What you need to do:
Return the lines exactly as they stand, from the first of the material through the line containing "# together above".

Given data:
• • • •

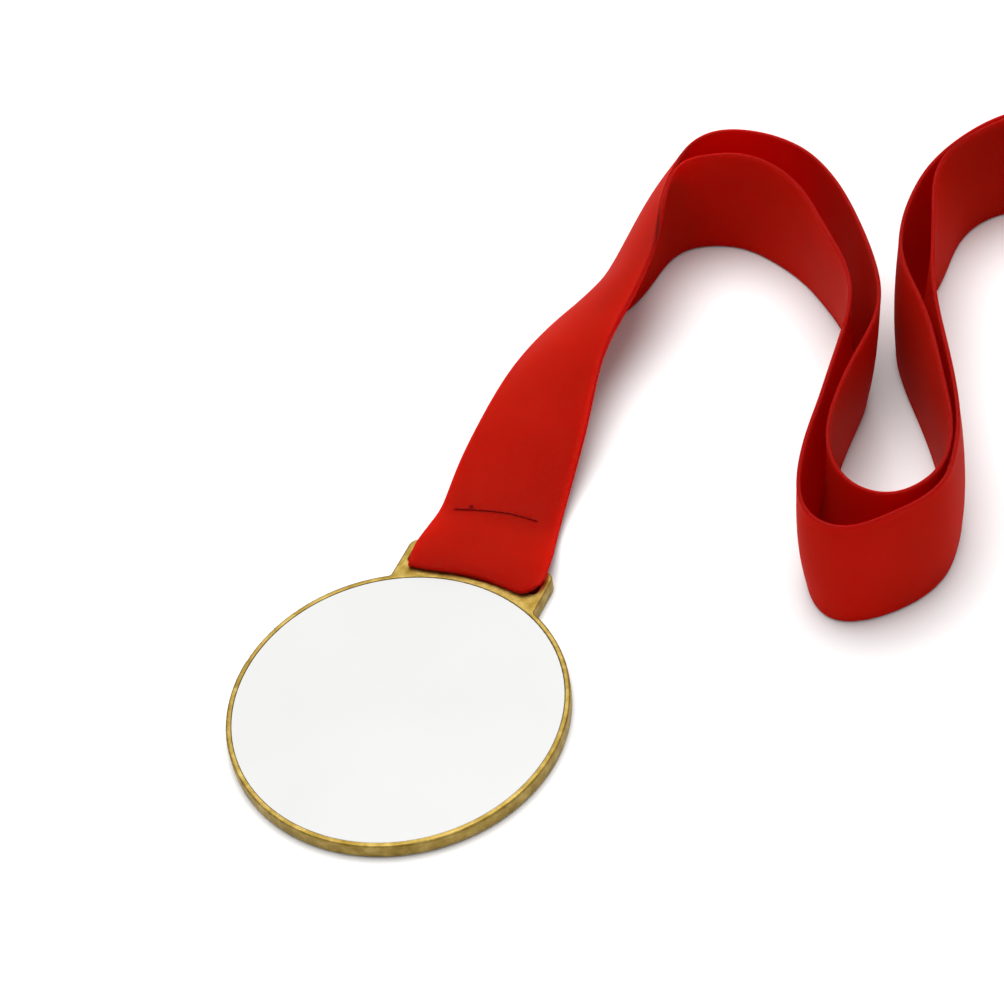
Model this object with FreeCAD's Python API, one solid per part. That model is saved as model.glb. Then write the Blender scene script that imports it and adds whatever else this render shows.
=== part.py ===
import FreeCAD, Part

# Blank award medal on its neck ribbon, millimetres.
# The casting lies on its back with its centre at the origin and +Z out of its front face.
# +Y points from the centre towards the lug that carries the ribbon.
# The ribbon is one woven strip: it passes through the lug's slot, its two strands are sewn
# together above the bar, and they run side by side, standing on edge, to the fold at the neck.

import math
import os

Vector = FreeCAD.Vector

# Casting
disc_radius = 31.0
disc_thickness = 3.0
rim_width = 1.0
rim_round = 0.42
rim_inner_round = 0.15
back_round = 0.3
recess_depth = 1.2

# Insert and the adhesive pad behind it
insert_gap = 0.05
insert_thickness = 0.9
insert_round = 0.1
adhesive_radius = 28.5
adhesive_thickness = 0.15

# Lug: two arms that carry the bar, with the slot between bar and disc
lug_half_width = 14.6
lug_reach = 37.2
lug_corner_round = 2.0
notch_round = 0.8
slot_half_width = 13.1
slot_start = 31.35
slot_edge_round = 0.4
slot_corner_round = 1.0
slot_pocket = 4.0
bar_depth = 2.4
bar_height = 1.8
bar_round = 0.8
bar_height_centre = 2.0

# Ribbon
ribbon_width = 25.4
ribbon_thickness = 0.6
ribbon_side_shift = -0.2
loop_tip = 31.9
sewn_end = 50.0
sewn_length = 3.6
neck_gap = 5.4
corner_share = 0.45

# Seam: a bar tack across the two sewn layers
seam_start = (-10.5, 46.9)
seam_end = (5.7, 48.7)
seam_width = 0.5
seam_height = 0.3

# Ribbon edges where each strand turns from lying flat to standing: (left edge, right edge)
outer_twist_edges = [
    ((-15.6, 66.0, 1.0), (8.6, 66.0, 7.6)),
    ((-16.0, 80.0, 1.0), (6.1, 80.0, 12.2)),
    ((-14.0, 95.5, 1.0), (6.3, 95.0, 16.0)),
    ((-9.4, 109.0, 0.8), (6.7, 108.6, 20.0)),
    ((-8.3, 120.5, 0.6), (4.1, 120.2, 22.2)),
    ((-6.2, 131.5, 0.4), (4.0, 129.8, 23.6)),
]
inner_twist_edges = [
    ((-15.0, 66.0, 0.4), (8.8, 66.0, 5.8)),
    ((-14.4, 80.0, 0.4), (6.4, 80.0, 10.6)),
    ((-7.4, 95.5, 0.4), (7.8, 95.0, 16.0)),
    ((-2.2, 104.0, 0.4), (8.6, 104.0, 19.4)),
    ((0.4, 112.0, 0.3), (7.8, 112.0, 22.4)),
    ((1.4, 121.0, 0.3), (5.9, 121.0, 24.8)),
]

# Routes of the standing strands, seen from above
outer_route = [
    (4.2, 137.0), (16.8, 141.0), (28.6, 137.2), (38.8, 127.0), (47.0, 114.6), (54.6, 100.2),
    (54.6, 84.0), (55.8, 68.0), (61.4, 56.4), (70.2, 52.6), (77.9, 58.4), (79.4, 69.4),
    (73.4, 84.0), (63.4, 98.6), (54.5, 112.2), (51.6, 127.8), (52.0, 141.6), (57.6, 154.6),
    (68.8, 162.6), (82.0, 163.8), (94.0, 158.6), (103.0, 148.0), (108.4, 135.4), (111.0, 126.0),
]
inner_route = [
    (5.6, 128.0), (13.5, 132.0), (24.5, 129.6), (36.2, 120.6), (46.8, 107.8), (52.4, 91.5),
    (52.9, 75.0), (55.0, 58.8), (60.2, 47.0), (68.4, 43.8), (77.8, 52.6), (82.2, 67.0),
    (76.3, 82.2), (67.5, 97.0), (60.0, 112.2), (55.8, 127.6), (53.9, 141.6), (59.4, 153.2),
    (70.5, 158.6), (81.5, 159.4), (91.0, 155.0), (98.8, 146.2),
]
# Each strand is cut into nodes halfway along these runs
strand_names = ["first_arch", "turn", "second_arch", "neck_run"]
route_cuts = [5, 12, 17]


def save(shape, name):
    """Writes one solid as the node's STEP file."""
    shape.exportStep("parts/" + name + ".step")
    print(name, "valid", shape.isValid(), "volume", round(shape.Volume, 1))


def top_edges(shape, height, keep):
    """Edges of a shape that lie wholly at one height and whose midpoint passes the test."""
    found = []
    for edge in shape.Edges:
        middle = edge.valueAt((edge.FirstParameter + edge.LastParameter) / 2)
        box = edge.BoundBox
        level = abs(box.ZMin - height) < 1e-6 and abs(box.ZMax - height) < 1e-6
        if level and keep(middle):
            found.append(edge)
    return found


def upright_edges(shape, keep):
    """Vertical edges whose midpoint passes the test."""
    found = []
    for edge in shape.Edges:
        box = edge.BoundBox
        if box.XLength < 1e-6 and box.YLength < 1e-6 and keep(box.Center):
            found.append(edge)
    return found


def casting_body():
    """Disc and lug arms as one plate, rounded along its outline."""
    disc = Part.makeCylinder(disc_radius, disc_thickness)
    tab = Part.makeBox(
        2 * lug_half_width, lug_reach, disc_thickness, Vector(-lug_half_width, 0, 0)
    )
    plate = disc.fuse(tab).removeSplitter()
    notches = upright_edges(plate, lambda p: p.y > 0 and p.y < slot_start)
    plate = plate.makeFillet(notch_round, notches)
    corners = upright_edges(plate, lambda p: p.y > lug_reach - 0.1)
    plate = plate.makeFillet(lug_corner_round, corners)
    outline_top = top_edges(plate, disc_thickness, lambda p: True)
    plate = plate.makeFillet(rim_round, outline_top)
    outline_back = top_edges(plate, 0.0, lambda p: True)
    return plate.makeFillet(back_round, outline_back)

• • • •

Answer for the task:
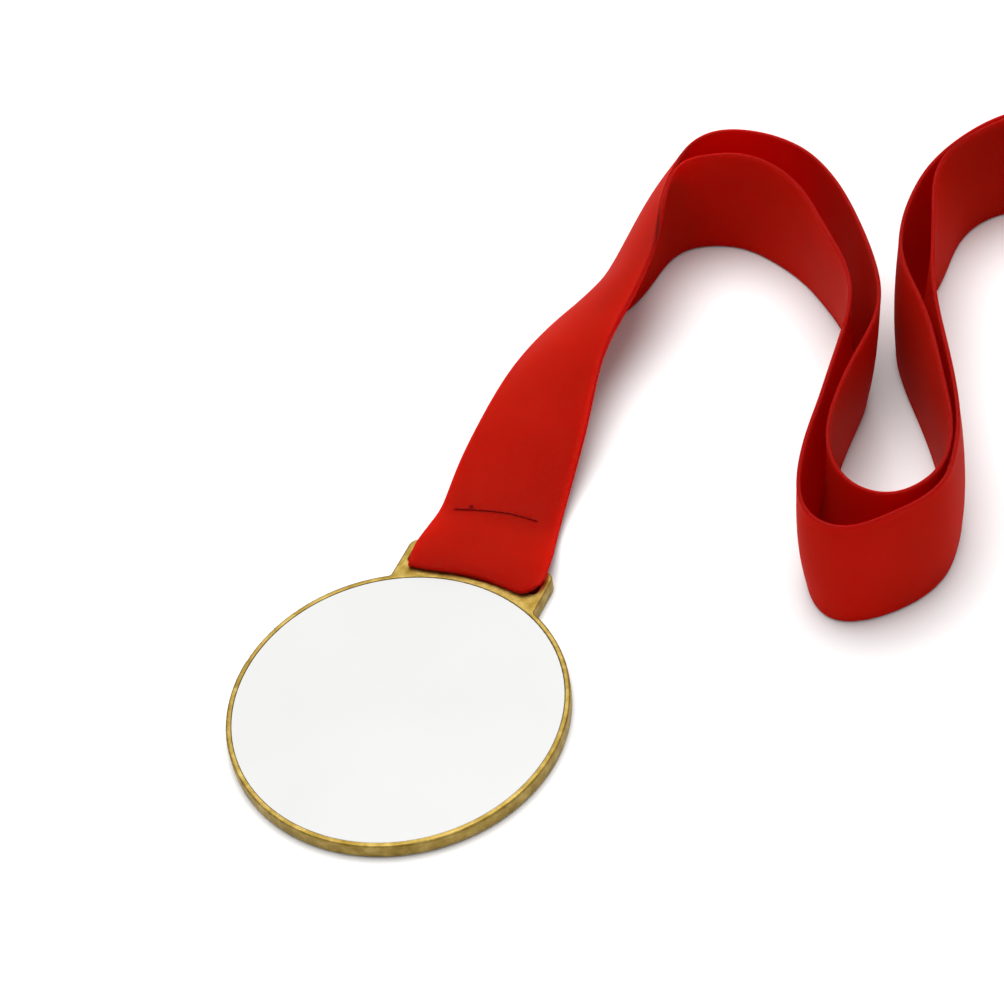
Model this object with FreeCAD's Python API, one solid per part. That model is saved as model.glb. Then write the Blender scene script that imports it and adds whatever else this render shows.
=== part.py ===
import FreeCAD, Part

# Blank award medal on its neck ribbon, millimetres.
# The casting lies on its back with its centre at the origin and +Z out of its front face.
# +Y points from the centre towards the lug that carries the ribbon.
# The ribbon is one woven strip: it passes through the lug's slot, its two strands are sewn
# together above the bar, and they run side by side, standing on edge, to the fold at the neck.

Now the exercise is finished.